§ TASK STATEMENT: Answer with a number only: how many lines of the data contain "part"?

§ GIVEN INFORMATION:
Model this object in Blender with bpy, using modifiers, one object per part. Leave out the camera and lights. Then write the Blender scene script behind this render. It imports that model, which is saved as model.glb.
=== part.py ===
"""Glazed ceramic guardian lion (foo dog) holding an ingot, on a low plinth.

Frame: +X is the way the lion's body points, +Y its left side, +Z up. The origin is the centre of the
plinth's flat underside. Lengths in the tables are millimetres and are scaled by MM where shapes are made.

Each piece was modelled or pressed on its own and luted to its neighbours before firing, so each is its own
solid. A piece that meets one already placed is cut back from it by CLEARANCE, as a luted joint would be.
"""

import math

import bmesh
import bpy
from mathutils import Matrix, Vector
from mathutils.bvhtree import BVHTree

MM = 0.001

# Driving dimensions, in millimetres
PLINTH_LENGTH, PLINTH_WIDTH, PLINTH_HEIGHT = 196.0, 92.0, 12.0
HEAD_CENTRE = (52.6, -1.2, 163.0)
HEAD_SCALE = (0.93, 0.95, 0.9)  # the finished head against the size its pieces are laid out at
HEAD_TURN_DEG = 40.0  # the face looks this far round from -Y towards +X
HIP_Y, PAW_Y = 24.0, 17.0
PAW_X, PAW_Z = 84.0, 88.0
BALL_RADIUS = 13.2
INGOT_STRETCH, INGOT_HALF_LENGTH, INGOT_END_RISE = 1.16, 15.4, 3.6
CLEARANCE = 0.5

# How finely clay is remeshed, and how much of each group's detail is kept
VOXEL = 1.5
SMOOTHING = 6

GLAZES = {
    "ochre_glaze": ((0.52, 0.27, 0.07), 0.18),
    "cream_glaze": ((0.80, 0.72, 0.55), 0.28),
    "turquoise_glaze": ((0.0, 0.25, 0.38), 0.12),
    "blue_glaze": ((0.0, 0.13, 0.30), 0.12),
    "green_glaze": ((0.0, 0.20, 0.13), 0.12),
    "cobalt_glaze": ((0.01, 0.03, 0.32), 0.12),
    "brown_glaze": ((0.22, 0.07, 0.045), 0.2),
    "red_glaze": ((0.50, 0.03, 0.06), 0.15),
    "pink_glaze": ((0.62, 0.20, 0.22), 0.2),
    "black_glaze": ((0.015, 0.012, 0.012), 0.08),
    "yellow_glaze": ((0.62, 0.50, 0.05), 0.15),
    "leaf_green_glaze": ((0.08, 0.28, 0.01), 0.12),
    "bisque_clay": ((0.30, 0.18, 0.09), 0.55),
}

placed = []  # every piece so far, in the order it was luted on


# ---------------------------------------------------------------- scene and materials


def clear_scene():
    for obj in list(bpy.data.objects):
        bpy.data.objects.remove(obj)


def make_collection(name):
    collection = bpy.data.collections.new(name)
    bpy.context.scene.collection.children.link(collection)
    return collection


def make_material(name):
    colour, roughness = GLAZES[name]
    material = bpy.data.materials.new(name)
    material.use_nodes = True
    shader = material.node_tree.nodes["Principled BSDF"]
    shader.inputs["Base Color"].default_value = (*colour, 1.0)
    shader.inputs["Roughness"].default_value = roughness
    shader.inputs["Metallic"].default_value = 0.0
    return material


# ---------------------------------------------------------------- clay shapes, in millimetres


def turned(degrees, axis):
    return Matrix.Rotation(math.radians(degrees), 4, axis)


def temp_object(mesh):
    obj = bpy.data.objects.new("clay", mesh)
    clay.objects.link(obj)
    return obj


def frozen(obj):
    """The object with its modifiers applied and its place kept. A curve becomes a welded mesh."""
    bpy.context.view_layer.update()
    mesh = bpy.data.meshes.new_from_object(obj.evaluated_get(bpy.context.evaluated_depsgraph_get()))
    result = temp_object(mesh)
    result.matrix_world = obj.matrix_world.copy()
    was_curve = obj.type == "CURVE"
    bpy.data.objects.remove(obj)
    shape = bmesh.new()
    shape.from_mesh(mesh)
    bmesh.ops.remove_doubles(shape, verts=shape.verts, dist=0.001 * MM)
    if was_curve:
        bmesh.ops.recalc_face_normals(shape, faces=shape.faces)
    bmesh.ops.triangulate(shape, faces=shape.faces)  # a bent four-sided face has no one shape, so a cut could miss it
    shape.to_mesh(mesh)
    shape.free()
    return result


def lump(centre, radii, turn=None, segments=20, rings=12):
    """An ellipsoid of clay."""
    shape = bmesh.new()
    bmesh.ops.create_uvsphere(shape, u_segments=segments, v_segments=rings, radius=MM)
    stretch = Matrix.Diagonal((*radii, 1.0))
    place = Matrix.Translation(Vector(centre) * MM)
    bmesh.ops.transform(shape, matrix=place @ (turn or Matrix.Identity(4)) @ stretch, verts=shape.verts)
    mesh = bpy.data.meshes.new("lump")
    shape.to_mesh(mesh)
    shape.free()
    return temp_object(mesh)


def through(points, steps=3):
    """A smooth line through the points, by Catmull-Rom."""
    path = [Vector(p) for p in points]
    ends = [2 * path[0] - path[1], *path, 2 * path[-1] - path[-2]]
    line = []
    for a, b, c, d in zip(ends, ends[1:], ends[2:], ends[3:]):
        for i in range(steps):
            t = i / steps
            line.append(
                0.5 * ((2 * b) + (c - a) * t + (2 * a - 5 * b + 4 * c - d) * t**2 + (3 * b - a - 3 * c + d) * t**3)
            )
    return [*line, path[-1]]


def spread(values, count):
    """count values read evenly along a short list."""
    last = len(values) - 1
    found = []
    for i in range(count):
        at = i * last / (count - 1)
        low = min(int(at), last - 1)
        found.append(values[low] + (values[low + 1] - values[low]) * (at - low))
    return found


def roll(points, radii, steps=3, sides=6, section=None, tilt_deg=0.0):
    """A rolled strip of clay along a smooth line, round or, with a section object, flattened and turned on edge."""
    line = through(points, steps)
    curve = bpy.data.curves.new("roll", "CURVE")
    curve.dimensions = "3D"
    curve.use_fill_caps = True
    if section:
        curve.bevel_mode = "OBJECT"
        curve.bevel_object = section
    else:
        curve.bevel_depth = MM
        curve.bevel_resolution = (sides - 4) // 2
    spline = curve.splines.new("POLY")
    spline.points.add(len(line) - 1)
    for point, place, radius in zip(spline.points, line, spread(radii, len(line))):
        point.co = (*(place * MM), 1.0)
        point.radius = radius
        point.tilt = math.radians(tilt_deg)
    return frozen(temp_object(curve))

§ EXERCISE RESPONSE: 2